Sayangnya, lanjut Rahardjo, selama ini perbankan dan penyalur KPR masih fokus pada masyarakat kalangan menengah ke atas. Sehingga, berdampak pada penyaluran KPR untuk masyarakat menengah bawah. Menurutnya, selama ini masyarakat kalangan menengah ke bawah masih banyak yang belum tersentuh KPR.

Laba Terpangkas
Tingginya bunga kredit, juga berdampak pada menurunnya pertumbuhan laba rata-rata perbankan. Pada tahun 2013, pertumbuhan laba perbankan rata-rata sebesar 14-17 persen, sedangkan di tahun sebelumnya di atas 20 persen. Sekretaris Komite Ekonomi Nasional (KEN) Aviliani mengatakan, tingginya suku bunga hingga 7,5 persen membuat perbankan memangkas labanya.

"Suku bunga naik 7,5 persen, jadi bank-bank itu banyak mengorbankan labanya. Karena kalau dia naikkan suku bunga, juga banyak kredit macet," kata Aviliani.
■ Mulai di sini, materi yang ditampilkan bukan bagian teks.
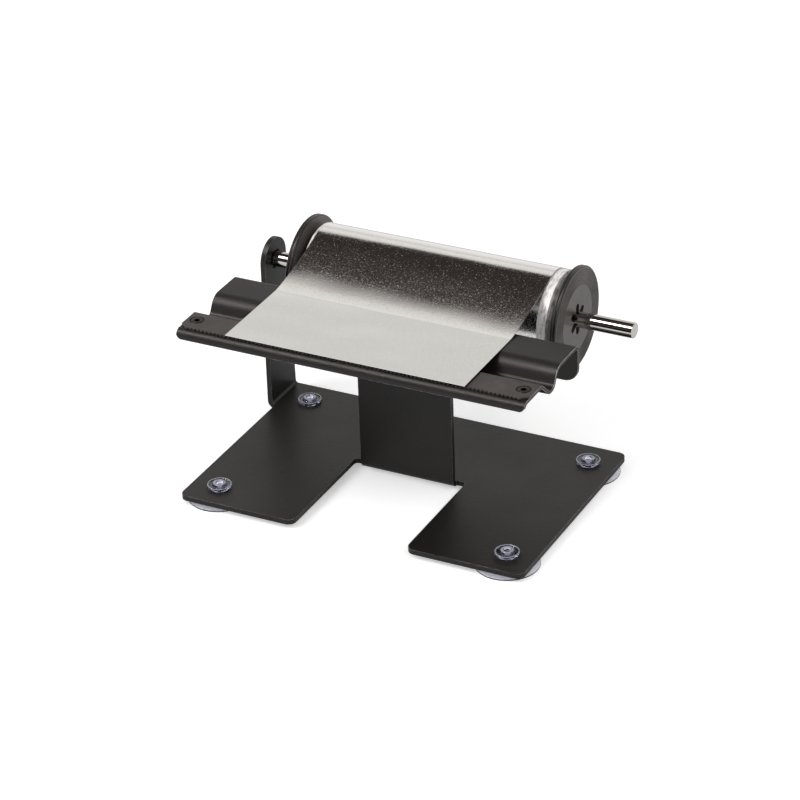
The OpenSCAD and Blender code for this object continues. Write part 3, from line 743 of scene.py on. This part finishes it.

Menurutnya, daripada angka kredit macet besar, lebih bank mengorbankan labanya. Hal ini bisa dilihat dari Nett Interest Margin (NIM) perbankan yang mulai turun. Hal ini berdampak pada ketatnya persaingan antar bank. "NIM-nya sudah mulai turun, ya bagus dong berarti persaingan makin jalan," tambahnya.

Untuk tahun 2014, Aviliani memprediksikan bahwa suku bunga acuan atau BI Rate tak akan turun. Alasannya karena pada tahun tersebut stimulus moneter atau tapering off dari The Fed Amerika Serikat (AS) akan berkurang. "Menurut saya BI Rate masih di 7,5 persen, kalau untuk menurunkan kayanya enggak yah kalau tetep iya, kalau menaikkan itu antara 8 persen. Tapi sampai semester I-2014 kemungkinan masih 7,5 persen," katanya.

Terkait angka kredit bermasalah atau Non Performing Loan (NPL) pada tahun 2014, Aviliani melihat tak akan terlalu besar. Namun, hal tersebut bukan berarti NPL tak akan membengkak. Salah satu penentu angka NPL adalah kebijakan pemerintah. "Jadi regulasi pemerintah juga sangat menentukan kredit macet," pungkasnya.